Integral formulation of Klein-Gordon singular waveguides
Guillaume Bal, Jeremy Hoskins, Solomon Quinn, Manas Rachh
TL;DR
This work develops a robust integral-equation framework for surface waves localized along curved interfaces separating insulating regions in the 2D Klein-Gordon setting. By introducing an analytic preconditioner built from a one-dimensional interface Green’s function, it transforms the ill-posed continuous-spectrum problem into a well-posed, invertible system on exponentially weighted spaces, enabling fast high-order numerics. The authors prove bounded invertibility for relevant parameter regimes, establish regularity and radiation properties, and extend the construction to a two-mass scenario. Numerically, the method combines boundary-integral discretization with fast multipole and sweeping techniques, achieving linear-time performance in the number of interface discretization points and demonstrating accurate, efficient simulations on curved interfaces and scattering configurations with clear physical interpretation. The framework is general and is expected to extend to Dirac-type models, 3D settings, and multiple interfaces, offering a practical tool for studying topological edge states and related waveguide phenomena.
Abstract
We consider the analysis of singular waveguides separating insulating phases in two-space dimensions.
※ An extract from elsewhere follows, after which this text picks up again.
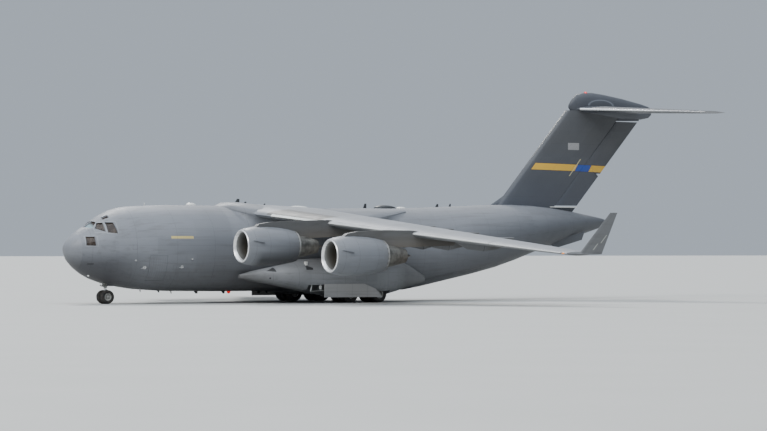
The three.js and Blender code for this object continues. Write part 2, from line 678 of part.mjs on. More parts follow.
// Engines: fan cowl with a strake each side, core with its pylon, and fan with its blades.
for (const engine of engines) {
  const { lip, axis, y } = engine;
  const lead = section(wingPanel, Math.abs(y) / wingSpan);
  const [x1, , z1] = lead.at;
  const pylonOutline = (g) => [
    [lip + 1050 - g, axis + 1150 - g],
    [lip + 1050 - g, axis + 1330 + g],
    [lip + 1400, axis + 1600 + g],
    [lip + 2300, axis + 1760 + g],
    [lip + 4600, axis + 1860 + g],
    [x1 + 100, z1 + 230 + g],
    [x1 + 1400, z1 + 150 + g],
    [x1 + 3900 + g, z1 - 450],
    [x1 + 3700 + g, z1 - 850],
    [lip + 6150, axis + 620 - g],
    [lip + 4600, axis + 560 - g],
    [lip + 2400, axis + 600 - g],
    [lip + 2300, axis + 1150 - g],
  ];
  const pylon = (g) => sidePlate(pylonOutline(g), y - pylonHalfWidth - g, y + pylonHalfWidth + g);
  const core = alongX(coreProfile, engineSegments, lip, y, axis);
  place(`engine_core_${engine.name}`, core.add(pylon(0).subtract(wingClear)), hotMetal);
  const centre = [lip, y, axis];
  let cowl = alongX([...cowlProfile, cowlProfile[0]], engineSegments, ...centre);
  for (const side of [-1, 1]) {
    const edges = [cowlStrake.foot, cowlStrake.edge].map((edge) =>
      edge.map(([along, radius, turn]) => [along, radius, side * turn]),
    );
    cowl = cowl.add(radialPlate(centre, edges, cowlStrake.thick));
  }
  place(`nacelle_${engine.name}`, cowl.subtract(pylon(seam)), paint);
  let fan = alongX(fanHub, engineSegments, ...centre);
  for (let i = 0; i < fanBlade.count; i += 1) {
    const turn = (2 * Math.PI * i) / fanBlade.count;
    const { front, rear, foot, footTwist, tip, tipTwist } = fanBlade;
    const edges = [
      [[front, foot, turn - footTwist], [rear, foot, turn + footTwist]],
      [[front, tip, turn - tipTwist], [rear, tip, turn + tipTwist]],
    ];
    fan = fan.add(radialPlate(centre, edges, fanBlade.thick));
  }
  place(`fan_${engine.name}`, fan, bareMetal);
}

// Fin and its two rudders.
const finT = (z) => (z - finPanel.root.at[2]) / (finPanel.tip.at[2] - finPanel.root.at[2]);
const bulletSolid = (grow) => skin(bullet.map((row) => hoop(row, grow)));
let fin = skin([6700, finTop].map((z) => foil(finPanel, finT(z), evenUpper, evenLower)));
fin = fin.add(skin([0, 1].map((t) => foil(finFillet, t, evenUpper, evenLower))));
for (const [name, { from, to }] of Object.entries(rudders)) {
  const [low, high] = [from, to].map((z) => rearFoil(finPanel, finT(z), evenUpper, evenLower));
  const aboveFoot = block(30000, 60000, -3000, 3000, rudderFoot - rudderFootGap, 17000);
  fin = fin.subtract(hingeRoom(low, high, 4000).intersect(aboveFoot));
  const rings = [finT(from - 900), finT(to + 900)].map((t) => rearFoil(finPanel, t, evenUpper, evenLower).ring);
  const movable = skin(rings).intersect(hingeBox(low.middle, high.middle, -1000, 6000, 0, 0, 4000));
  const zone = block(30000, 60000, -3000, 3000, rudderFoot, rudderHead);
  place(`rudder_${name}`, movable.intersect(zone), darkPaint);
}
const tailClear = joined([
  bulletSolid(seam),
  ...[-1, 1].map((side) => {
    const panel = mirrorY(tailPanel, side);
    return skin([foil(panel, 0, evenUpper, evenLower, seam), foil(panel, 1, evenUpper, evenLower, seam)]);
  }),
]);
place("fin", fin.subtract(clearOfFuselage).subtract(tailClear), darkPaint);

// Tailplane through the bullet fairing, with one elevator each side.
let tailplane = bulletSolid(0);
for (const side of [-1, 1]) {
  const panel = mirrorY(tailPanel, side);
  const span = tailPanel.tip.at[1];
  let half = skin([foil(panel, 0, evenUpper, evenLower), foil(panel, 1, evenUpper, evenLower)]);
  const ends = [elevator.inner, elevator.outer].map((y) => rearFoil(panel, y / span, evenUpper, evenLower));
  const [from, to] = ends.map((end) => end.middle);
  half = half.subtract(hingeRoom(...ends, 2000));
  const reach = [elevator.inner - 900, elevator.outer + 300];
  const rings = reach.map((y) => rearFoil(panel, y / span, evenUpper, evenLower).ring);
  const movable = skin(rings).intersect(hingeBox(from, to, -1000, 6000, 0, 0, 2000));
  place(`elevator_${side < 0 ? "port" : "starboard"}`, movable, darkPaint);
  tailplane = tailplane.add(half);
}
place("tailplane", tailplane, darkPaint);

// Main gear: pods, hanging outboard doors, legs and wheels three abreast.
const wheelProfile = (centres, radius, width, axle) => {
  const points = [];
  const reach = Math.max(...centres) + width / 2 + 20;
  points.push([Math.min(...centres) - width / 2 - 20, 0], [Math.min(...centres) - width / 2 - 20, axle]);
  for (const c of centres) {
    const h = width / 2;
    points.push([c - h * 0.6, axle], [c - h, radius * 0.72], [c - h * 0.72, radius]);
    points.push([c + h * 0.72, radius], [c + h, radius * 0.72], [c + h * 0.6, axle]);
  }
  points.push([reach, axle], [reach, 0]);
  return points;
};
for (const side of [-1, 1]) {
  const label = side < 0 ? "port" : "starboard";
  const across = (near, far) => (side < 0 ? [-far, -near] : [near, far]);
  const opening = sidePlate(
    [[bay.front, -100], [bay.front, bay.sill], [22100, bay.sill], [23100, 1000], [23680, 400], [23680, -100]],
    ...across(bay.outer - 200, 6500),
  );
  const well = block(bay.front, bay.rear, ...across(bay.inner, bay.outer), -100, bay.roof);
  place(
    `gear_pod_${label}`,
    podSolid(side, 0).subtract(clearOfFuselage).subtract(well).subtract(opening),
    paint,
  );
  place(
    `gear_door_${label}`,
    sidePlate(hangingDoor, ...across(doorPlane, doorPlane + doorThickness)),
    gearPaint,
  );
  const keel = [mainGear.front - 650, mainGear.rear + 650];
  const legParts = [block(...keel, ...across(3300, 4450), bay.roof - 200, bay.roof - seam)];
  for (const x of [mainGear.front, mainGear.rear]) {
    const foot = mainGear.radius + axleRadius + moveGap;
    legParts.push(rod([x, side * strutTrack, foot], [x, side * strutTrack, bay.roof - 100], 130));
    const centres = mainGear.tracks;
    const profile = wheelProfile(centres, mainGear.radius, mainGear.width, axleRadius);
    const rank = x === mainGear.front ? "front" : "rear";
    const ownSide = side < 0 ? profile.map(([along, radius]) => [-along, radius]).reverse() : profile;
    place(`main_wheels_${rank}_${label}`, alongY(ownSide, wheelSegments, x, 0, mainGear.radius), rubber);
  }
  place(`main_gear_legs_${label}`, joined(legParts), gearPaint);
}

// Nose gear: leg with its trunnion and brace, steered fork, and two wheels on one axle.
const noseFoot = noseGear.radius + axleRadius + moveGap;
const trunnion = 1960;
place(
  "nose_gear_leg",
  joined([
    rod([noseGear.x, 0, 1120], [noseGear.x, 0, 2080], 105),
    rod([noseGear.x, -1180, trunnion], [noseGear.x, 1180, trunnion], 80),
    rod([noseGear.x, 0, 1250], [noseGear.x + 420, 0, 1980], 45),
    rod([noseGear.x + 420, -500, 1980], [noseGear.x + 420, 500, 1980], 55),
  ]),
  gearPaint,
);
place("nose_gear_fork", rod([noseGear.x, 0, noseFoot], [noseGear.x, 0, 1096], 80), gearPaint);
place(
  "nose_wheels",
  alongY(
    wheelProfile([-noseGear.spacing, noseGear.spacing], noseGear.radius, noseGear.width, axleRadius),
    wheelSegments,
    noseGear.x,
    0,
    noseGear.radius,
  ),
  rubber,
);

aircraft.scale.setScalar(modelScale);
aircraft.position.set((-overallLength * modelScale) / 2, 0, 0);

export default aircraft;
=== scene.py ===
import math

import bmesh
import bpy
from mathutils import Matrix, Vector
from mathutils.bvhtree import BVHTree


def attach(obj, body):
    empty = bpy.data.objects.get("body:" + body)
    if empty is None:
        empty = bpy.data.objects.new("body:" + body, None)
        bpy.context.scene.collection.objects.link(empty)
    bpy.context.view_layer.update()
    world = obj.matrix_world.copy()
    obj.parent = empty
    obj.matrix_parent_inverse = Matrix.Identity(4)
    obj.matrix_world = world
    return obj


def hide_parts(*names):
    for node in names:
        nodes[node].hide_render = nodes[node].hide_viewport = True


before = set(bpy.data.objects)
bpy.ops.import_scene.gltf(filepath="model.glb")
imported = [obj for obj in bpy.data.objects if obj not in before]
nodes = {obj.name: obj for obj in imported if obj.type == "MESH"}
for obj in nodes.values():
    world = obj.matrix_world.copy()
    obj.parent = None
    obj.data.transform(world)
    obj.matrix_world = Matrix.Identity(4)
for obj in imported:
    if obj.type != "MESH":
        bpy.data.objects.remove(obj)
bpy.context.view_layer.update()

# The hull is a pressed tube of aluminium sheets on frames and stringers, in matt grey paint.
# It comes in three barrels, with a crew door, a ramp, a cargo door and two jump doors in it.
# Places are full-size metres aft of the nose tip, to starboard and up; the model is half that.
half_length = 26.52


def at(x, y, z):
    return Vector(((x - half_length) / 2, y / 2, z / 2))


class Wire:
    """A socket of one material, on which Python's operators add the nodes of their maths."""

    def __init__(self, tree, socket=None):
        self.tree = tree
        self.socket = socket

    def node(self, kind, settings, values, output=0):
        """Adds a node: its settings first, then its sockets' values or links."""
        made = self.tree.nodes.new(kind)
        for name, setting in settings.items():
            setattr(made, name, setting)
        for name, value in values.items():
            if isinstance(value, Wire):
                self.tree.links.new(value.socket, made.inputs[name])
            else:
                made.inputs[name].default_value = value
        return Wire(self.tree, made.outputs[output])

    def other(self, output):
        return Wire(self.tree, self.socket.node.outputs[output])

    def maths(self, operation, *others):
        return self.node("ShaderNodeMath", {"operation": operation}, dict(enumerate((self, *others))))

    def __add__(self, value):
        return self.maths("ADD", value)

    def __sub__(self, value):
        return self.maths("SUBTRACT", value)

    def __rsub__(self, value):
        return self.node("ShaderNodeMath", {"operation": "SUBTRACT"}, {0: value, 1: self})

    def __mul__(self, value):
        return self.maths("MULTIPLY", value)

    def __truediv__(self, value):
        return self.maths("DIVIDE", value)

    def __gt__(self, value):
        return self.maths("GREATER_THAN", value)

    def __lt__(self, value):
        return self.maths("LESS_THAN", value)

    def __abs__(self):
        return self.maths("ABSOLUTE")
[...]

The insulating domains are modeled by a massive Schrödinger equation and the singular waveguide by appropriate jump conditions along the one-dimensional interface separating the insulators. We present an integral formulation of the problem and analyze its mathematical properties. We also implement a fast multipole and sweeping-accelerated iterative algorithm for solving the integral equations, and demonstrate numerically the fast convergence of this method. Several numerical examples of solutions and scattering effects illustrate our theory.